Have root send as a different address using postfix

If you have scripts or other services that run as root that need to send to outside email addresses, via postfix, without being root@hostname, this is what you need to do:

    1.  sudo vi /etc/postfix/generic

      root name@tld.com

    2. sudo vi /etc/postfix/main.cf

      smtp_generic_maps = hash:/etc/postfix/generic

    3. sudo postmap /etc/postfix/generic
    4. sudo systemctl restart postfix

Done! Now root will send as name@tld.com instead. Substitute whatever you want for name@tld.com

Android cannot delete emails from IMAP server

I’ve been having an odd problem with being unable to delete emails from the Inbox of my self-hosted email account from my Android phone, using the Gmail app, using IMAP. When I would delete a message, a copy would be created in the Trash folder, but the original would remain in the inbox – when viewed from webmail. When I refreshed the inbox, the original would reappear on my phone.

At first, I thought the problem was permissions on /var/mail – so I did various changes such as chmod 1775, but to no avail.

I then remembered that I had recently re-setup my mail account on my phone, and realized that maybe it wasn’t using IMAP previously. So, I deleted the account, set it up again as POP3, and enabled server-side deletion.
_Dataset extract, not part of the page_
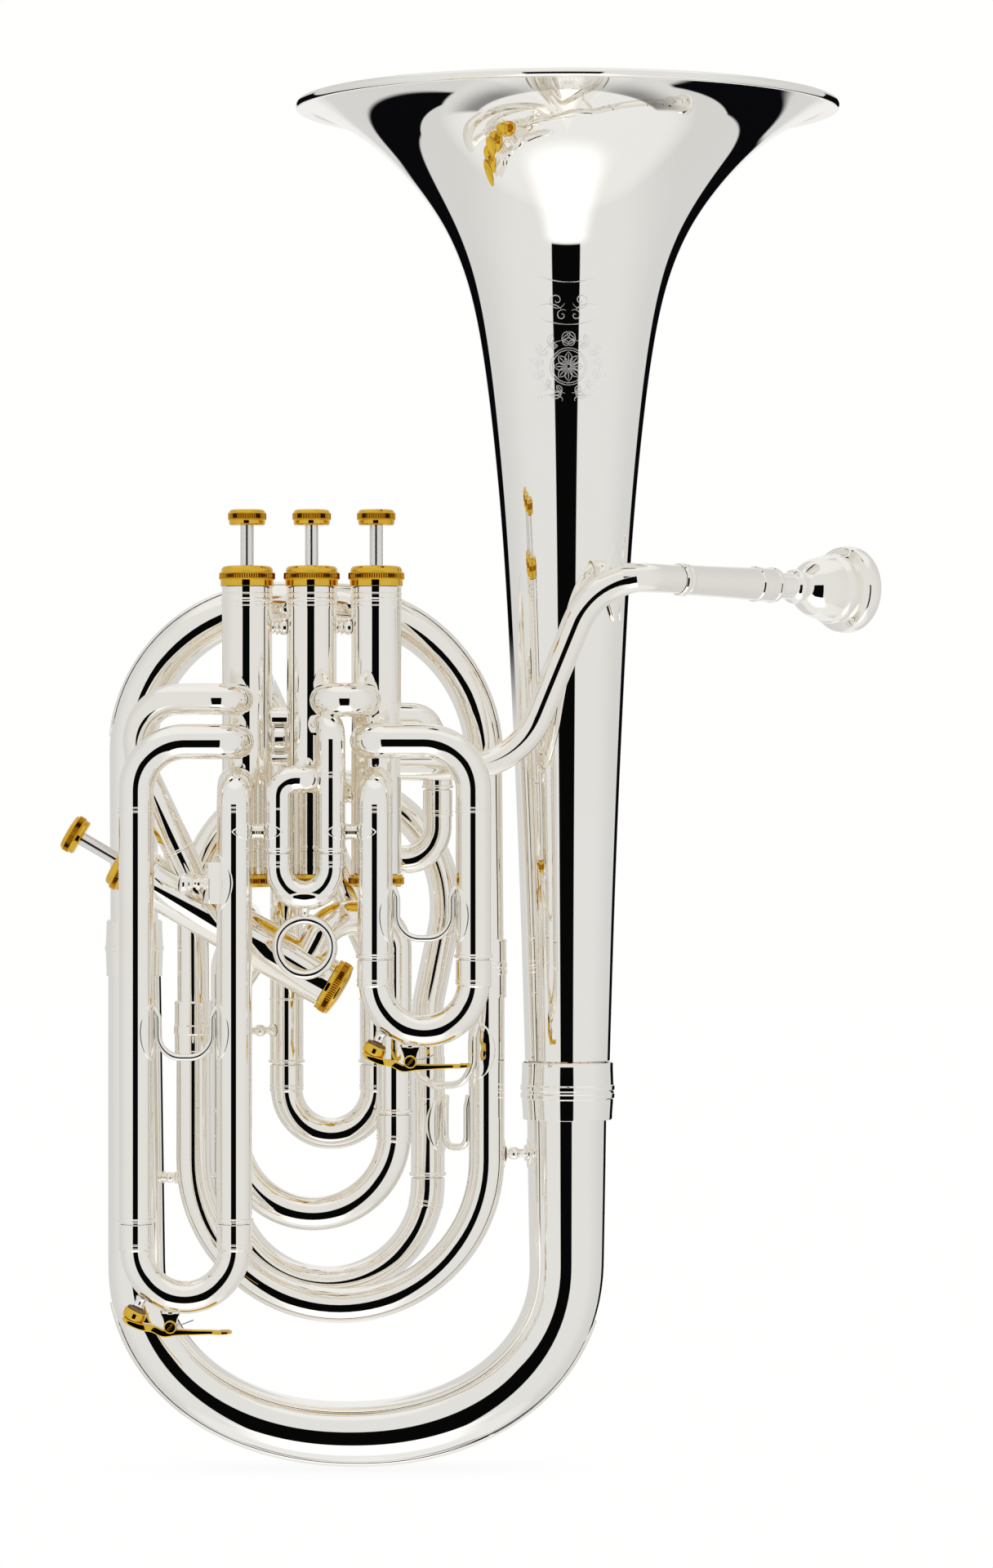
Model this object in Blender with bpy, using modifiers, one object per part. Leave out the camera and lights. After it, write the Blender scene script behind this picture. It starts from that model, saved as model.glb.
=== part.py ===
# Four-valve compensating euphonium with an upright bell. Three upright piston valves stand in a
# row to the left of the bell; a fourth lies below them, its button end rising to the left.
# Frame: +Z up along the bell, +X right, -Y front (the large valve slides), +Y back.
# Dimensions are in millimetres, with the bell's axis at x = y = 0 of the parent empty;
# Blender objects are built in metres.
import math
from typing import NamedTuple

import bmesh
import bpy
from mathutils import Vector

MM = 0.001
UP = (0, 0, 1)

# ---------------------------------------------------------------- driving dimensions
HOME = (46.11, 0.0, 0.256)          # puts the middle of the footprint on the world origin

# Bell: (height, outer radius)
BELL_STATIONS = [
    (209.5, 21.9), (300, 24.7), (400, 29.0), (486, 34.2), (536, 39.0), (575, 44.2), (612, 52.6),
    (637, 63.4), (654, 74.8), (671, 89.9), (683, 104.0), (693, 120.5), (700, 135.5),
]
BELL_WALL = 1.1
BELL_SINGLE_SPANS = 7               # spans from the bottom that stay whole; the rest are halved
RIM_R, RIM_Z, RIM_BEAD = 139.9, 702.0, 2.6

# Valves
VALVE_X = (-97.0, -129.5, -162.0)   # first, second, third
VALVE_Y = -60.0
CASING_R, BORE_R, PISTON_R, STEM_R = 12.6, 10.9, 10.6, 3.4
CASING_TOP, CASING_LENGTH = 450.6, 144.3
CAP_R, CAP_BAND_R, BUTTON_R = 13.2, 14.1, 9.65
CAP_FLOOR = -4.6                    # inner floor of the bottom cap, from the casing's foot
PISTON_FOOT = 30.0                  # piston's lower face, from the casing's foot
TRAVEL = 17.5                       # how far the ports stand above their pressed height
SPRING_R, SPRING_WIRE_R, SPRING_GAP = 8.0, 0.7, 1.2
SPRING_TURNS, SPRING_POINTS_PER_TURN = 4, 7
V4_FOOT = (-121.9, VALVE_Y, 251.4)
V4_RISE = math.radians(30.5)        # above the horizontal, towards the left
V4_LENGTH = 112.0

# Branches: centrelines in plan
LEFT_BRANCH_X = -222.7
RIGHT_BRANCH_X = -41.7
INNER_BRANCH_X = -191.9
BRANCH_Y = -8                       # right and inner branches

# Slides
LEG_R, LEG_WALL, INNER_R = 8.8, 0.6, 7.4
COMP_3_LEG_R = 8.5
LEG_GAP = 0.7                       # open line between a fixed leg and its slide
FRONT_Y = -90.0                     # plane of the three front slides


class Slide(NamedTuple):
    """A U-shaped slide hanging below two fixed legs."""
    left: float                     # x of the two legs
    right: float
    y: float
    joint: float                    # z where the visible outer tube starts
    crook: float                    # z where the U-bend starts
    insert: float                   # length hidden inside the fixed legs
    inner_r: float
    leg_r: float

    @property
    def leg_end(self):
        return self.joint + LEG_GAP


SLIDE_1 = Slide(-97.0, -48.0, FRONT_Y, 264.1, 252.7, 62, INNER_R, LEG_R)
SLIDE_2 = Slide(-145.0, -118.8, FRONT_Y, 316.9, 309.6, 24, 5.75, 7.05)
SLIDE_3 = Slide(-215.8, -167.0, FRONT_Y, 132.6, 118.6, 110, INNER_R, LEG_R)
SLIDE_4 = Slide(-170.0, -88.2, -45.0, 184.4, 175.0, 48, INNER_R, LEG_R)
TUNING = Slide(-175.3, -72.0, 12.0, 148.5, 145.5, 62, INNER_R, LEG_R)
COMP_3 = Slide(-143.4, -97.7, -25.0, 208.7, 196.2, 34, 7.3, COMP_3_LEG_R)
COMP_1 = Slide(-100.4, -66.4, -38.0, 348.6, 330.0, 16, 6.15, 7.5)

RING_Z, RING_R, RING_WIRE_R = 270.4, 13.8, 2.5

# Mouthpiece end
MOUTH_YAW = math.radians(43.0)      # from right towards the back
MOUTH_DIP = math.radians(1.0)
MOUTH_DIRECTION = Vector((math.cos(MOUTH_YAW) * math.cos(MOUTH_DIP),
                          math.sin(MOUTH_YAW) * math.cos(MOUTH_DIP),
                          -math.sin(MOUTH_DIP)))
RECEIVER_AT = Vector((55.3, -31.0, 455.6))
MOUTHPIECE_OFFSET = 30.0            # its small end, along the receiver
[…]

It worked!

It turns out that most mobile IMAP clients do not support the ability to achieve true server-side deletion. Using POP3 is an easy alternative and there is no harm. Yes, POP3 is an outdated and cruddy protocol, but in the end, it works.

Postfix: TLS is required, but our TLS engine is unavailable

Recently, emails sent from my Postfix mail server to my Gmail account were getting tagged as ‘insecure’. Come to find out, they were no longer sending with TLS. They were defaulting back to open SMTP over port 25. Why? Because Debian’s ca-certificates.crt had updated and that removed the CA needed to make my site’s certificate valid – and I use that same certificate to encrypt my TLS SMTP traffic.

First, to diagnose the problem, I forced TLS in my main.cf and turned on TLS logging with the following settings:

smtp_enforce_tls=yes
smtp_tls_loglevel=1

I then restarted Postfix with:

sudo service postfix restart

After restarting, Postfix provides the following error in its logs when attempting to send email:

TLS is required, but our TLS engine is unavailable

Earlier in the log file, it indicates a failure to load the CA file that validates the cert and key files. So, here’s the solution:

  1. Make sure your cert and CA files are located in /etc/ssl/certs
  2. Run the following command: sudo update-ca-certificates –fresh
  3. Then go to your Postfix main.cf and verify the following lines are there (and comment out any conflicting lines):
     smtpd_use_tls=yes
     smtp_use_tls=yes
     smtpd_tls_CAfile=/etc/ssl/certs/ca-certificates.crt
     smtpd_tls_cert_file=/etc/ssl/certs/YOUR_CERT.crt
     smtpd_tls_key_file=/etc/ssl/YOUR_PRIVATE_KEY.key
     smtp_tls_CAfile=/etc/ssl/certs/ca-certificates.crt
     smtp_tls_key_file=/etc/ssl/YOUR_PRIVATE_KEY.key
     smtp_tls_cert_file=/etc/ssl/certs/YOUR_CERT.crt
     smtpd_tls_security_level=encrypt
     smtp_tls_security_level=encrypt
  4. Restart the Postfix service again.